Owens did not respond to requests for comment but replied directly to Lucas on Twitter.

Lucas said she has since been subjected to backlash, including from people online who said they wish she had died instead of Mollie.

Still, she wants it known that she still would have spoken out, even if the backlash had been coming from the left and not the right.

“I wanted to protect my family from this extra grief of politics,” Lucas said. “Even if it was coming from the other side, on some other issue that connected somehow to my cousin, I’d say the same thing.”

Before she sent the tweets, Lucas said she checked with her father and grandmother to see how they felt about the way her cousin’s death was being portrayed.

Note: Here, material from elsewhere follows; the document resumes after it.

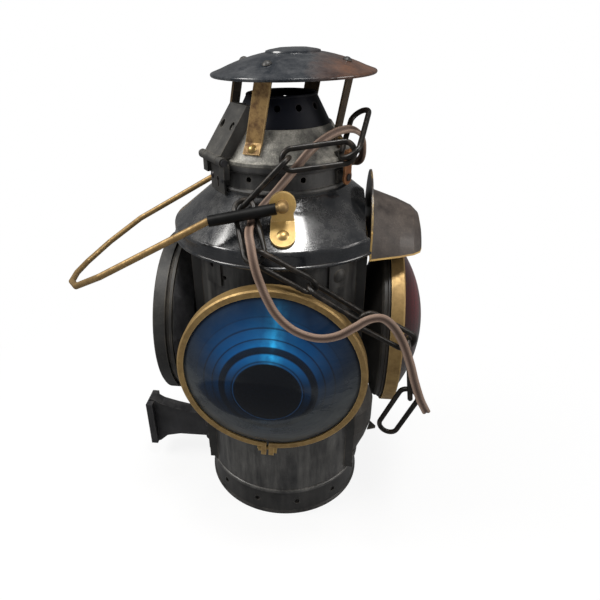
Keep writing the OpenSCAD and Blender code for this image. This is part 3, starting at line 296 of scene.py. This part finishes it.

She’d also seen a Facebook post from Tibbetts’s aunt, Billie Jo Calderwood, urging people to remember that “evil comes in every color.”

Calderwood made the same plea to CNN on Wednesday, saying: “I don’t want Mollie’s memory to get lost amongst politics."

At a vigil in Iowa, one of the slain woman’s friends, Breck Goodman, said Tibbetts wouldn’t have agreed with how her death was being used by conservatives, according to CNN.

“I also know what Mollie stood for ... and she would not approve,” Goodman said. “So I don’t want her death to be used as propaganda. I don’t want her death to be used for more prejudice and for more discrimination, and I don’t think she would want that, either.”

Lucas was trying to do the same thing with her tweets, she said. She was just trying to voice her own frustration; she wasn’t trying to serve as a spokeswoman for her entire family when she tweeted an angry reply to Owens, then added: “attn Trumpists: Mollie’s death is not political propaganda to bring up your ‘build the wall’ bulls---. stop.”

Friends and family attended a memorial service for Mollie Tibbetts on Aug. 22, 2018, at St. Patrick Catholic Church. (Video: Drea Cornejo, Richard Swearinger/The Washington Post)

Tibbetts had been housesitting for her boyfriend in the small Iowa town of Brooklyn before she disappeared. Security camera footage showed the young woman jogging by herself July 18. Rivera, 24, who had been working on farms in the town for several years, told investigators that he saw her running and abducted her, police said. He led law enforcement to a cornfield where her body was hidden.

Rivera’s employer told reporters Wednesday that he used false identification to pass a background check. But his legal status doesn’t have any bearing on what happened to Tibbetts, Lucas said.

“He did happen to be a person who was here without documentation, but that has nothing to do with the fact that this man is a demon and an evil man who took the life of Mollie,” Lucas said.

On Wednesday afternoon, the official White House Twitter account responded to the headlines about Tibbetts’s body being found and Rivera’s arrest by releasing a video that showed parents describing how their children were killed by undocumented immigrants. Another video was released a few hours later, of President Trump invoking the death of Tibbetts as evidence for a need of an immigration crackdown.

“Mollie Tibbetts, an incredible young woman, is now permanently separated from her family. A person came in from Mexico, illegally, and killed her,” Trump said at a rally in Charleston, W.Va., on Tuesday. “This is one instance of many. We have tremendous crime trying to come through the borders.”

Although she understands their pain and agrees there’s a discussion to be had about immigration in the United States, Lucas doesn’t think it should involve her cousin.

“People are saying, ‘If we had better border control, your cousin would never be dead,’ ” Lucas said. “That may be true but also, a lot of young American women get killed by legal immigrants or people who were born here."